Campaign ads for Jon Ossoff and Raphael Warnock seen on a wall in Atlanta, Georgia. (Reuters)

Credit for the Georgia election results is also being given to Democrat Stacey Abrams, who worked tirelessly to flip the state.

Donald Trump supporters stormed the US Capitol Hill on Wednesday, as the entire world watched in shock, only hours after Democrats won both the Georgia runoffs.

Democrat Raphael Warnock made history as the first black senator in the state, winning against Senator Kelly Loeffler, and Democrat Jon Ossoff won against Republican David Perdue.

The twin win is historic in many ways as this will tip the balance of power in the US Senate in favour of the Democrats. (Read more here.)

While both the run off races were too close to call, here’s a look at what worked in favour of the Democrats.

Black voters showed up in large numbers

Reports and surveys suggest that black voters turned out in large numbers to turn around a state that hadn’t seen a Democratic senator in 20 years.

CNN reported that Black people led groups spent the weeks between November and now to knock on millions or doors to reach out to voters.

The report quoted CEO of the New Georgia Project, Nse Ufot as saying, “The margins are so small that every action, including your vote, matters and will make a difference… Black voters got that message. Black voters recognized that we need to complete the task."

A one-woman juggernaut

The large turnout of black voters and Georgia going blue is being credited to one woman — Stacy Abrams, who is said to have worked tirelessly to turn things around for the Democrats in the state.

After the elections were won, Abrans tweeted, “With new votes joining the tally, we are on a strong path. But even while we wait for more, let’s celebrate the extraordinary organizers, volunteers, canvassers & tireless groups that haven’t stopped going since Nov. Across our state, we roared. A few miles to go...but well done!”

The New York Times called her “one of the most influential American politicians not in elected office.” and said that it was her strategy that gave Georgia to the Democrats.

Abrams is the woman behind the New Georgia Project and voting rights advocacy organization Fair Fight after she lost her election race for governor in 2018.

Abrams worked the grassroots along with several other black activists to make this happen.

Forbes called Abrams one of the world’s most powerful women. The article said Abrams was “remarkably effective” in getting voters to register and vote. “She helped register 800,000 people in the state of Georgia, an effort that looks likely to have been a key reason the state just voted for its first Democratic presidential candidate since 1992,” the article said.

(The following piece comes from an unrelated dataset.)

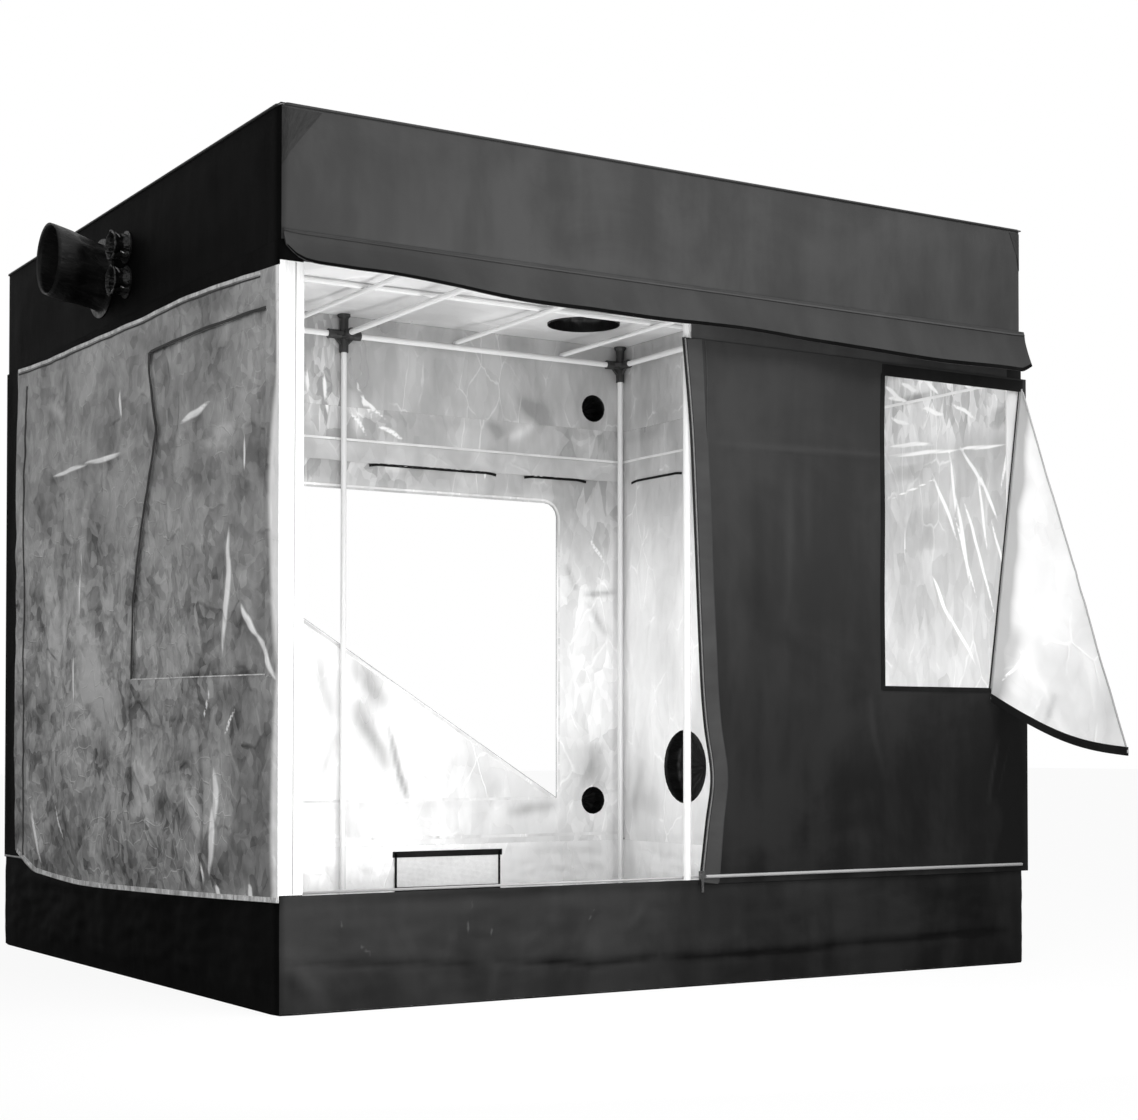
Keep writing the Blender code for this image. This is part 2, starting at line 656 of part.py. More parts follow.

Trump’s dismissal of mandate in Black, Latino majority areas

Donald Trump's campaign has tried to suppress the black vote in more ways than one. But anger grew in Black and Latino communities as his campaign went to court, dismissing the mandate of the people in those areas.

Much of this has been dismissed by courts across America.

USA Today reports that Trump’s allegations of voter fraud have raised concerns among voting rights activists.

Justin Levitt, a former Justice Department official whose work focused on voting rights told USA Today, “Make no mistake, I see loud and clear that the lawsuits are based primarily in communities of color, particularly African American communities… It sure seems like an attempt to teach millions of Americans that there's a particular group to blame for what people feel – wrongly, incorrectly, without any factual support whatsoever."